Information shown

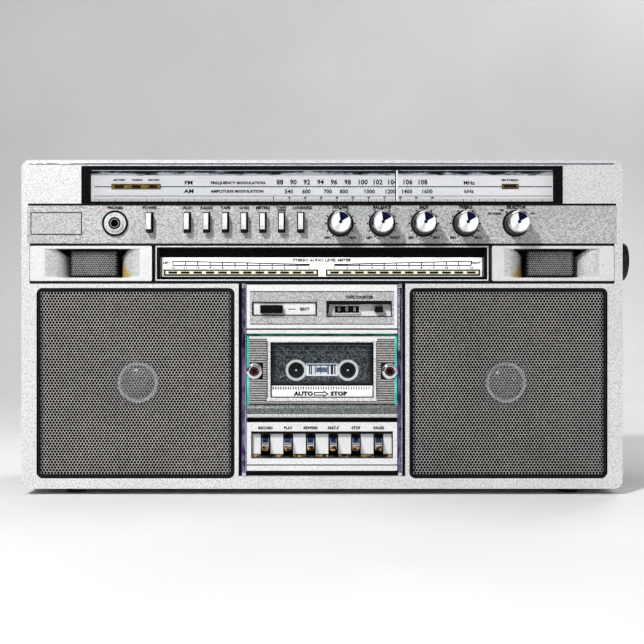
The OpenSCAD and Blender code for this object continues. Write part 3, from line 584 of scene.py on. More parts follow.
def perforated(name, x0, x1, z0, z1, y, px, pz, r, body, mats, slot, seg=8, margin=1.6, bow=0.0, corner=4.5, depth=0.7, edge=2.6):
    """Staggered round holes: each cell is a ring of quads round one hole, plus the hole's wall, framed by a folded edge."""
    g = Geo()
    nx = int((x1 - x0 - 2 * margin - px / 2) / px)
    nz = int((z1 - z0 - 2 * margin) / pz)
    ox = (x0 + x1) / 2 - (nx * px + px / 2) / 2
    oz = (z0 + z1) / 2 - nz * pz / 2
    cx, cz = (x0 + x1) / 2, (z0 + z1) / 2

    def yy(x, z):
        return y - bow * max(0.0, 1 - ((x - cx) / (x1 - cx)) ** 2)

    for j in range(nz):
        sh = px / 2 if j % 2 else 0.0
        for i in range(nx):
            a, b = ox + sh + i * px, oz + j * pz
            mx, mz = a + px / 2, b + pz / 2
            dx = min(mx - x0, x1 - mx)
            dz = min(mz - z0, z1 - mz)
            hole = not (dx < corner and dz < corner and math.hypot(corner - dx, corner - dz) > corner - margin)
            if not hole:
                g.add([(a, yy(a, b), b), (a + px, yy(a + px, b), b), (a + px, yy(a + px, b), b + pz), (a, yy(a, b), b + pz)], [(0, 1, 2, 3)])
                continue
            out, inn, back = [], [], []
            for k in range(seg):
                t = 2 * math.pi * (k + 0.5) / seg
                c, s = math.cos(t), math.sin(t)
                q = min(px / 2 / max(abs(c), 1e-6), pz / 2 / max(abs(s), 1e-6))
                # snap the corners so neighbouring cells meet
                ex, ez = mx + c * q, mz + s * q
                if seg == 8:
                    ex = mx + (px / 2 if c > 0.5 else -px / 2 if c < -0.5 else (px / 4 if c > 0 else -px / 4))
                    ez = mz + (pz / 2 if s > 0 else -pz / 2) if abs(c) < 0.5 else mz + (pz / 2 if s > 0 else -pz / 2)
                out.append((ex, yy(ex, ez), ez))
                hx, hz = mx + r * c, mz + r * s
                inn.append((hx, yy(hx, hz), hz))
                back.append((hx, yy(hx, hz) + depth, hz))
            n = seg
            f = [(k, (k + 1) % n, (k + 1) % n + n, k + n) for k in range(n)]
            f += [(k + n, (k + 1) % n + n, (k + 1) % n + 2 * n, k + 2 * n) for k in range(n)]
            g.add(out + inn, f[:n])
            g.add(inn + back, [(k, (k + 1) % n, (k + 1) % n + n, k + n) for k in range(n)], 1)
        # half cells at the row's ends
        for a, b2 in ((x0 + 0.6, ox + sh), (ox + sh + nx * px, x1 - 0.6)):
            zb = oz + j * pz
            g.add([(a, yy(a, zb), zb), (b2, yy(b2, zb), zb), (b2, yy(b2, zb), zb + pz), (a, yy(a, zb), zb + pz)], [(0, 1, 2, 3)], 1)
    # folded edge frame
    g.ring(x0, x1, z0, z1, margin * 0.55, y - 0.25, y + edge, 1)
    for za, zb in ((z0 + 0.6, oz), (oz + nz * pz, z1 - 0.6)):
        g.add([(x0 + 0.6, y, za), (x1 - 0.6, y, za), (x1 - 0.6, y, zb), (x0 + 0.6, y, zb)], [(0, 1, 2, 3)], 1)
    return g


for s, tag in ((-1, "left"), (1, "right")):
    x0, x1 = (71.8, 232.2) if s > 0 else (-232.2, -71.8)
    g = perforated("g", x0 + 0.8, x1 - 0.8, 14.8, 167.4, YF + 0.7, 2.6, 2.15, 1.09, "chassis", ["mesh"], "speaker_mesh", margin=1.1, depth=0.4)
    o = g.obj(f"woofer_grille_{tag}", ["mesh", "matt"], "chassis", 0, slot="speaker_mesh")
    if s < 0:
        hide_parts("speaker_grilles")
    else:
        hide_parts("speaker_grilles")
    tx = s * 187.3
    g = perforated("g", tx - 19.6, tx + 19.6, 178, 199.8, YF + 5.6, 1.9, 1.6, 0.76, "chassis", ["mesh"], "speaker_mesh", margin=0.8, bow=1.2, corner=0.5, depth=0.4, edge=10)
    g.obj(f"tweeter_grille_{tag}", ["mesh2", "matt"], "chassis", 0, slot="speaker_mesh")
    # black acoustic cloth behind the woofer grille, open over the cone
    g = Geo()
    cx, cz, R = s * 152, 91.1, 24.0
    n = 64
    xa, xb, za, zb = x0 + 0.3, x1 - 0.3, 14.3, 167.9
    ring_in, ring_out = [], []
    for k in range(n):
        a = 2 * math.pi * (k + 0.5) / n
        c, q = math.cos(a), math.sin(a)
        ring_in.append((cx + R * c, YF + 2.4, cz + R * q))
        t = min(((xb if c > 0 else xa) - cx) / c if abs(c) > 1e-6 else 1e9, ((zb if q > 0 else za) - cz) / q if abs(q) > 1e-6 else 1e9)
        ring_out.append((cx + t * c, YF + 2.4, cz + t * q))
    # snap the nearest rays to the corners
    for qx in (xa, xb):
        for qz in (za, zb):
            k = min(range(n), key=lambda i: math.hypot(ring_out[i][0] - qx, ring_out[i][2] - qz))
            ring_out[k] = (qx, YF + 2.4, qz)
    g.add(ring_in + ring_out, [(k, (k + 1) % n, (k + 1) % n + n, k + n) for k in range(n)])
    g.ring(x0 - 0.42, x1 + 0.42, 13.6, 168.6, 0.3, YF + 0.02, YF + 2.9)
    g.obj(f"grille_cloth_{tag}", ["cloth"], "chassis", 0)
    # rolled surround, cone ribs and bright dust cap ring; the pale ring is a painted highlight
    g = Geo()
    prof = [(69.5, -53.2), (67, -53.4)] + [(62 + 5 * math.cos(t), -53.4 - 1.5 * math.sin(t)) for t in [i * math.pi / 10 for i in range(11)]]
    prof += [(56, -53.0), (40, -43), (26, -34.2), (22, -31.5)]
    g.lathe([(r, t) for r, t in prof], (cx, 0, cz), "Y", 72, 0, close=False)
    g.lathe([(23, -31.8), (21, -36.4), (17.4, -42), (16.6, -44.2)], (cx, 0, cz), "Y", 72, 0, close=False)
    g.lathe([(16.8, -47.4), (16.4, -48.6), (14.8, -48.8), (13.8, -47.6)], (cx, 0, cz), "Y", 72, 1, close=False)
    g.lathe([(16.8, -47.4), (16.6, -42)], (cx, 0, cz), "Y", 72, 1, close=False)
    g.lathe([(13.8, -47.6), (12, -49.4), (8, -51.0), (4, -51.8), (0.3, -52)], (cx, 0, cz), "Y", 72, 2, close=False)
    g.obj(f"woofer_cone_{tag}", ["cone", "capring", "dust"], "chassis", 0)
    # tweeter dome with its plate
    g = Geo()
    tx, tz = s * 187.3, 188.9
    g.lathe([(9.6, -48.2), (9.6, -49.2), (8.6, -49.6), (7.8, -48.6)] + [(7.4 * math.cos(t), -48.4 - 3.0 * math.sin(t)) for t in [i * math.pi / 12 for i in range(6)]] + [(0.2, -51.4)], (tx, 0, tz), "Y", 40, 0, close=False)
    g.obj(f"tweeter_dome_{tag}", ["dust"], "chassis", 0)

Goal
Copy out all of the lines above exactly.

Result of the exercise
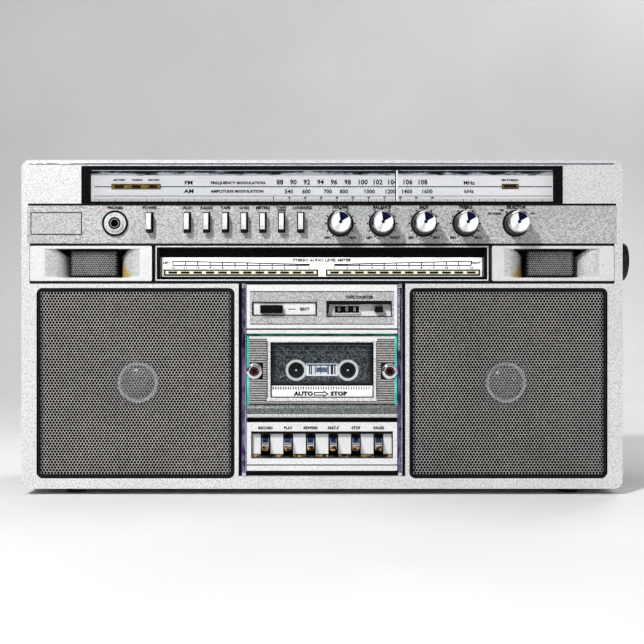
The OpenSCAD and Blender code for this object continues. Write part 3, from line 584 of scene.py on. More parts follow.
def perforated(name, x0, x1, z0, z1, y, px, pz, r, body, mats, slot, seg=8, margin=1.6, bow=0.0, corner=4.5, depth=0.7, edge=2.6):
    """Staggered round holes: each cell is a ring of quads round one hole, plus the hole's wall, framed by a folded edge."""
    g = Geo()
    nx = int((x1 - x0 - 2 * margin - px / 2) / px)
    nz = int((z1 - z0 - 2 * margin) / pz)
    ox = (x0 + x1) / 2 - (nx * px + px / 2) / 2
    oz = (z0 + z1) / 2 - nz * pz / 2
    cx, cz = (x0 + x1) / 2, (z0 + z1) / 2

    def yy(x, z):
        return y - bow * max(0.0, 1 - ((x - cx) / (x1 - cx)) ** 2)

    for j in range(nz):
        sh = px / 2 if j % 2 else 0.0
        for i in range(nx):
            a, b = ox + sh + i * px, oz + j * pz
            mx, mz = a + px / 2, b + pz / 2
            dx = min(mx - x0, x1 - mx)
            dz = min(mz - z0, z1 - mz)
            hole = not (dx < corner and dz < corner and math.hypot(corner - dx, corner - dz) > corner - margin)
            if not hole:
                g.add([(a, yy(a, b), b), (a + px, yy(a + px, b), b), (a + px, yy(a + px, b), b + pz), (a, yy(a, b), b + pz)], [(0, 1, 2, 3)])
                continue
            out, inn, back = [], [], []
            for k in range(seg):
                t = 2 * math.pi * (k + 0.5) / seg
                c, s = math.cos(t), math.sin(t)
                q = min(px / 2 / max(abs(c), 1e-6), pz / 2 / max(abs(s), 1e-6))
                # snap the corners so neighbouring cells meet
                ex, ez = mx + c * q, mz + s * q
                if seg == 8:
                    ex = mx + (px / 2 if c > 0.5 else -px / 2 if c < -0.5 else (px / 4 if c > 0 else -px / 4))
                    ez = mz + (pz / 2 if s > 0 else -pz / 2) if abs(c) < 0.5 else mz + (pz / 2 if s > 0 else -pz / 2)
                out.append((ex, yy(ex, ez), ez))
                hx, hz = mx + r * c, mz + r * s
                inn.append((hx, yy(hx, hz), hz))
                back.append((hx, yy(hx, hz) + depth, hz))
            n = seg
            f = [(k, (k + 1) % n, (k + 1) % n + n, k + n) for k in range(n)]
            f += [(k + n, (k + 1) % n + n, (k + 1) % n + 2 * n, k + 2 * n) for k in range(n)]
            g.add(out + inn, f[:n])
            g.add(inn + back, [(k, (k + 1) % n, (k + 1) % n + n, k + n) for k in range(n)], 1)
        # half cells at the row's ends
        for a, b2 in ((x0 + 0.6, ox + sh), (ox + sh + nx * px, x1 - 0.6)):
            zb = oz + j * pz
            g.add([(a, yy(a, zb), zb), (b2, yy(b2, zb), zb), (b2, yy(b2, zb), zb + pz), (a, yy(a, zb), zb + pz)], [(0, 1, 2, 3)], 1)
    # folded edge frame
    g.ring(x0, x1, z0, z1, margin * 0.55, y - 0.25, y + edge, 1)
    for za, zb in ((z0 + 0.6, oz), (oz + nz * pz, z1 - 0.6)):
        g.add([(x0 + 0.6, y, za), (x1 - 0.6, y, za), (x1 - 0.6, y, zb), (x0 + 0.6, y, zb)], [(0, 1, 2, 3)], 1)
    return g


for s, tag in ((-1, "left"), (1, "right")):
    x0, x1 = (71.8, 232.2) if s > 0 else (-232.2, -71.8)
    g = perforated("g", x0 + 0.8, x1 - 0.8, 14.8, 167.4, YF + 0.7, 2.6, 2.15, 1.09, "chassis", ["mesh"], "speaker_mesh", margin=1.1, depth=0.4)
    o = g.obj(f"woofer_grille_{tag}", ["mesh", "matt"], "chassis", 0, slot="speaker_mesh")
    if s < 0:
        hide_parts("speaker_grilles")
    else:
        hide_parts("speaker_grilles")
    tx = s * 187.3
    g = perforated("g", tx - 19.6, tx + 19.6, 178, 199.8, YF + 5.6, 1.9, 1.6, 0.76, "chassis", ["mesh"], "speaker_mesh", margin=0.8, bow=1.2, corner=0.5, depth=0.4, edge=10)
    g.obj(f"tweeter_grille_{tag}", ["mesh2", "matt"], "chassis", 0, slot="speaker_mesh")
    # black acoustic cloth behind the woofer grille, open over the cone
    g = Geo()
    cx, cz, R = s * 152, 91.1, 24.0
    n = 64
    xa, xb, za, zb = x0 + 0.3, x1 - 0.3, 14.3, 167.9
    ring_in, ring_out = [], []
    for k in range(n):
        a = 2 * math.pi * (k + 0.5) / n
        c, q = math.cos(a), math.sin(a)
        ring_in.append((cx + R * c, YF + 2.4, cz + R * q))
        t = min(((xb if c > 0 else xa) - cx) / c if abs(c) > 1e-6 else 1e9, ((zb if q > 0 else za) - cz) / q if abs(q) > 1e-6 else 1e9)
        ring_out.append((cx + t * c, YF + 2.4, cz + t * q))
    # snap the nearest rays to the corners
    for qx in (xa, xb):
        for qz in (za, zb):
            k = min(range(n), key=lambda i: math.hypot(ring_out[i][0] - qx, ring_out[i][2] - qz))
            ring_out[k] = (qx, YF + 2.4, qz)
    g.add(ring_in + ring_out, [(k, (k + 1) % n, (k + 1) % n + n, k + n) for k in range(n)])
    g.ring(x0 - 0.42, x1 + 0.42, 13.6, 168.6, 0.3, YF + 0.02, YF + 2.9)
    g.obj(f"grille_cloth_{tag}", ["cloth"], "chassis", 0)
    # rolled surround, cone ribs and bright dust cap ring; the pale ring is a painted highlight
    g = Geo()
    prof = [(69.5, -53.2), (67, -53.4)] + [(62 + 5 * math.cos(t), -53.4 - 1.5 * math.sin(t)) for t in [i * math.pi / 10 for i in range(11)]]
    prof += [(56, -53.0), (40, -43), (26, -34.2), (22, -31.5)]
    g.lathe([(r, t) for r, t in prof], (cx, 0, cz), "Y", 72, 0, close=False)
    g.lathe([(23, -31.8), (21, -36.4), (17.4, -42), (16.6, -44.2)], (cx, 0, cz), "Y", 72, 0, close=False)
    g.lathe([(16.8, -47.4), (16.4, -48.6), (14.8, -48.8), (13.8, -47.6)], (cx, 0, cz), "Y", 72, 1, close=False)
    g.lathe([(16.8, -47.4), (16.6, -42)], (cx, 0, cz), "Y", 72, 1, close=False)
    g.lathe([(13.8, -47.6), (12, -49.4), (8, -51.0), (4, -51.8), (0.3, -52)], (cx, 0, cz), "Y", 72, 2, close=False)
    g.obj(f"woofer_cone_{tag}", ["cone", "capring", "dust"], "chassis", 0)
    # tweeter dome with its plate
    g = Geo()
    tx, tz = s * 187.3, 188.9
    g.lathe([(9.6, -48.2), (9.6, -49.2), (8.6, -49.6), (7.8, -48.6)] + [(7.4 * math.cos(t), -48.4 - 3.0 * math.sin(t)) for t in [i * math.pi / 12 for i in range(6)]] + [(0.2, -51.4)], (tx, 0, tz), "Y", 40, 0, close=False)
    g.obj(f"tweeter_dome_{tag}", ["dust"], "chassis", 0)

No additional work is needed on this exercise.